In my teaching career at WHS I was awarded two Royal Society Teacher Fellowships, one in 1996 and the second in 2006. Both of them involved working with DOC on Ecological Restoration projects. One at Lake Tamurenui and in 2006 I worked on the Mainland Island project in Te Urewera.
I have always been interested in conservation and ecological restoration and in 2000 we brought a life style block in Awakeri that has a WDC covenant on the bush remnant. Over the last ten years we have been restoring this by replanting and undertaking pest and weed control.
We have also been involved in a number of volunteer conservation projects over the last 20years. I was a DOC volunteer for many years and have done a lot of work on Whale Island. I currently am working with Bill Clark’s Onepu care group, Fish and Game, DOC and the Regional Council on the restoration of Lake Tamurenui. This project is funded by EBOP and is an eight year project.

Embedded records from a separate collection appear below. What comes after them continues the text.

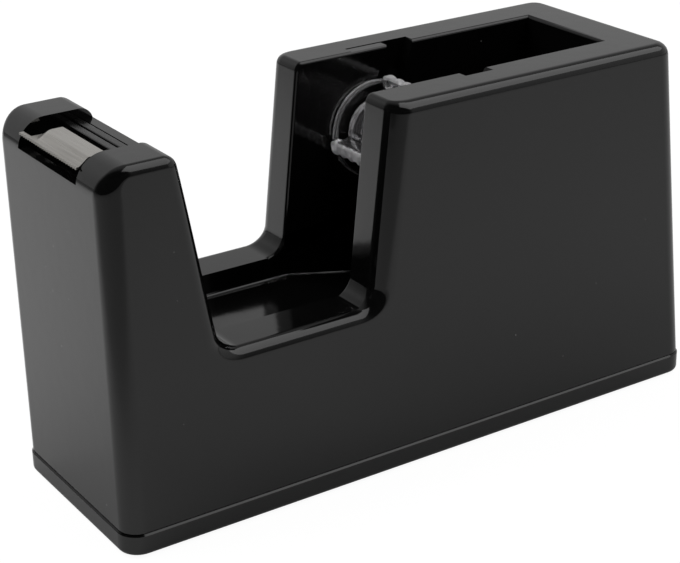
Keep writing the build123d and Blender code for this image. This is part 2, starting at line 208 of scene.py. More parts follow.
def add_node(tree, kind, links=(), **settings):
    """One node with its settings. A setting named in_NAME goes to that input; links are (input, socket)."""
    node = tree.nodes.new(kind)
    for key, value in sorted(settings.items(), key=lambda item: item[0].startswith("in_")):
        if key.startswith("in_"):
            name = key[3:]
            slot = int(name) if name.isdigit() else name.replace("_", " ")
            node.inputs[slot].default_value = value
        else:
            setattr(node, key, value)
    for target, source in links:
        tree.links.new(source, node.inputs[target])
    return node


def new_material(name):
    """Material with an empty node tree, its output and object coordinates."""
    material = bpy.data.materials.new(name)
    material.use_nodes = True
    tree = material.node_tree
    tree.nodes.clear()
    output = add_node(tree, "ShaderNodeOutputMaterial")
    place = add_node(tree, "ShaderNodeTexCoord").outputs["Object"]
    return material, tree, output, place


def shader_to(tree, output, links=(), **settings):
    """Join a Principled shader to the output."""
    shader = add_node(tree, "ShaderNodeBsdfPrincipled", links, **settings)
    tree.links.new(shader.outputs["BSDF"], output.inputs["Surface"])


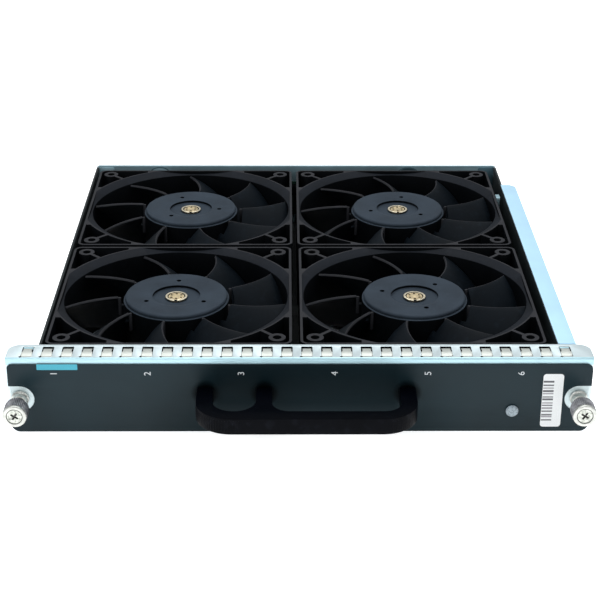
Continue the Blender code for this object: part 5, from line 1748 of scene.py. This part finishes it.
class TRAY_OT_electrics(bpy.types.Operator):
    """Model the control board and the rear connector"""

    bl_idname = "tray.electrics"
    bl_label = "Rear electrics"

    def execute(self, context):
        fit(model_control_board(), "tray", "board", "control_board")
        fit(model_connector(), "tray", "black_gloss", "rear_connector")
        return {"FINISHED"}


class TRAY_OT_motor_finishes(bpy.types.Operator):
    """Give the parts inside the motors and the handle's screws their finishes"""

    bl_idname = "tray.motor_finishes"
    bl_label = "Motor finishes"

    def execute(self, context):
        inside = {"bearing": "steel", "stator": "lamination", "shaft": "steel", "magnet_ring": "magnet"}
        for fan in ROTOR_TURNS:
            for part, material in inside.items():
                paint(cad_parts[f"{fan}_{part}"], material)
        for side in SIDES:
            paint(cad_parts[f"handle_screw_{side}"], "steel")
        return {"FINISHED"}


OPERATORS = (
    TRAY_OT_stage,
    TRAY_OT_tray_pan,
    TRAY_OT_front_panel,
    TRAY_OT_finger_strip,
    TRAY_OT_face,
    TRAY_OT_handle,
    TRAY_OT_thumbscrews,
    TRAY_OT_fan_frames,
    TRAY_OT_impellers,
    TRAY_OT_fan_screws,
    TRAY_OT_electrics,
    TRAY_OT_motor_finishes,
)


class TRAY_PT_pieces(bpy.types.Panel):
    """The tray's pieces, one button each"""

    bl_idname = "TRAY_PT_pieces"
    bl_label = "Fan tray"
    bl_space_type = "VIEW_3D"
    bl_region_type = "UI"
    bl_category = "Fan Tray"

    def draw(self, context):
        for operator in OPERATORS:
            self.layout.operator(operator.bl_idname)


def register():
    """Add the sizes, the operators and the panel."""
    for name, group in GROUPS.items():
        bpy.utils.register_class(group)
        setattr(bpy.types.Scene, name, bpy.props.PointerProperty(type=group))
    for kind in (*OPERATORS, TRAY_PT_pieces):
        bpy.utils.register_class(kind)


def unregister():
    """Take them out again."""
    for kind in reversed((*OPERATORS, TRAY_PT_pieces)):
        bpy.utils.unregister_class(kind)
    for name, group in reversed(GROUPS.items()):
        delattr(bpy.types.Scene, name)
        bpy.utils.unregister_class(group)


def main():
    """Model every piece in order."""
    register()
    for operator in OPERATORS:
        group, name = operator.bl_idname.split(".")
        getattr(getattr(bpy.ops, group), name)()
    let_go()


if __name__ == "__main__":
    main()
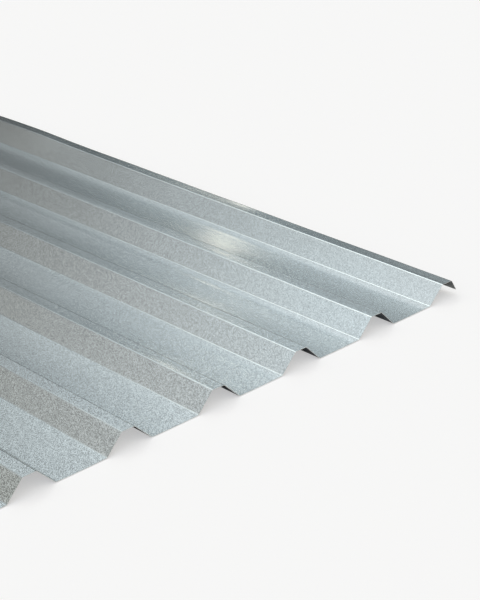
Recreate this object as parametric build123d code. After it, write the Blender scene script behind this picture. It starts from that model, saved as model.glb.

I am a long time member of Forest and Bird and am currently Secretary of the Eastern Bay Forest and Bird branch. We are also members of the Manawahe Kokako trust volunteer group involved in pest control and monitoring on John McIntosh’s land.
Having reduced my teaching down to part time I saw the MET role as being a great opportunity to get involved in a new project and am looking forward to getting involved with the Manawahe community.